6 replies on “Little Facts Add Up on Palin”
So, fellow Alaskan Republicans must have been really excited to see one of their own become such a rising star, and the darling of the Republican Party, right? Let’s hear from Fairbanks Republican Representative Jay Ramras who was at the event. What do you think about our Sarah, Jay?
“It’s dangerous up here to do any truth telling — we all want to have a future and she’s going to control the state for the next four years whether she’s vice president or governor or senator or turning the wheels from home in Wasilla. I mean she’s a powerful woman.”
Hmmmm.
Found that comment over on Mudflats blog. Interesting that even the Republicans in Alaska are a bit nervous about Sarah Palin.
Since they are keeping her under wraps, it is going to be very difficult to expose the truth in such a way that it convinces people not to vote for her.

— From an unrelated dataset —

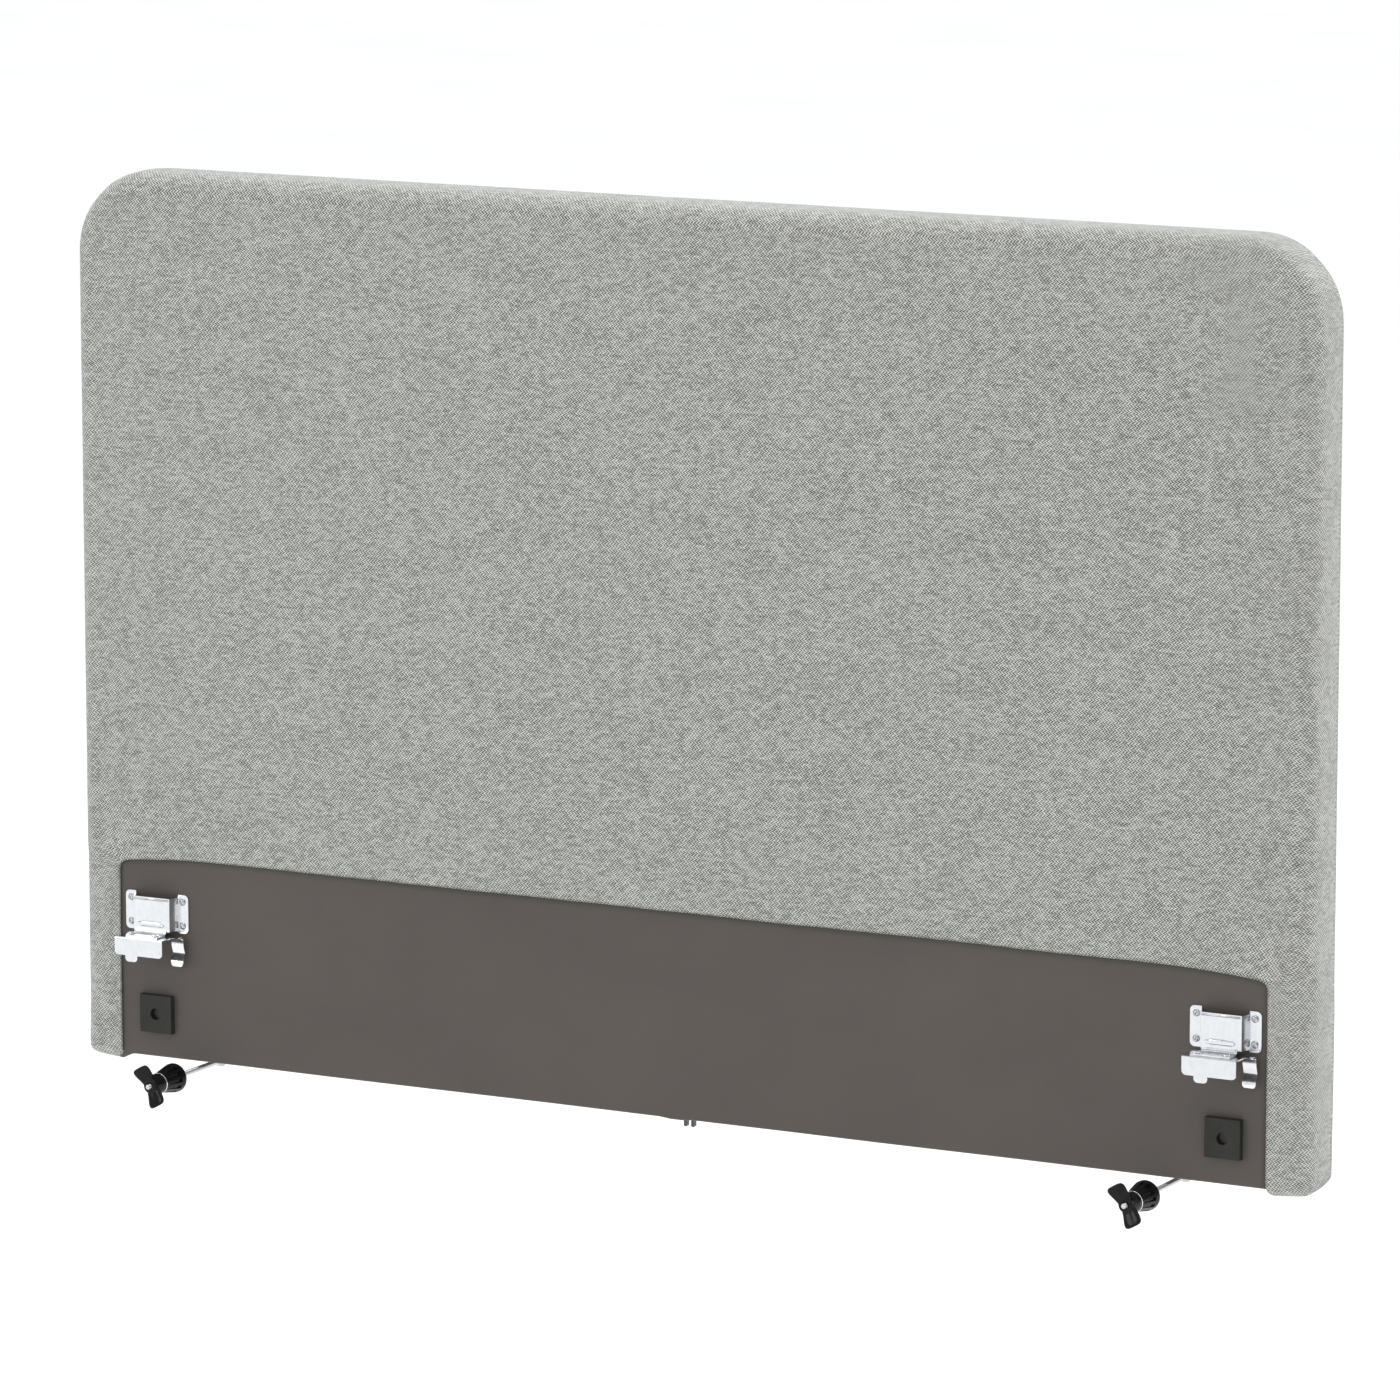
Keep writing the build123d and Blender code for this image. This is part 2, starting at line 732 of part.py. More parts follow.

This post is excellent.
The comments I get from the right all say the same 4 things (obvious talking points).
The Democrats are scared of her.
Whatever was written is by either the liberal media or a liberal hack.
She’s got an 80% approval rating.
She’s got more experience than Obama.
The GOP is running a very smart campaign.
Sarah Palin is the “Britney Spears” of the moment. If she doesn’t provide any other information besides her convention talking points which were handed to her by the GOP, the public will become bored and the press will start to attack her. Americans have short attention spans. Sarah Palin is a novelty for the time being.
Very interesting post. I hope Gibson asked her about these issues as well.
Cats – I will glady post this on ‘LetUsTalk’.
Please tell me what to do or ask Melinda to contact me.
THANKS!!!
How ironic that I end up here after clicking a link on a pro-palin blog!! hahahahaaaa… months later, of course.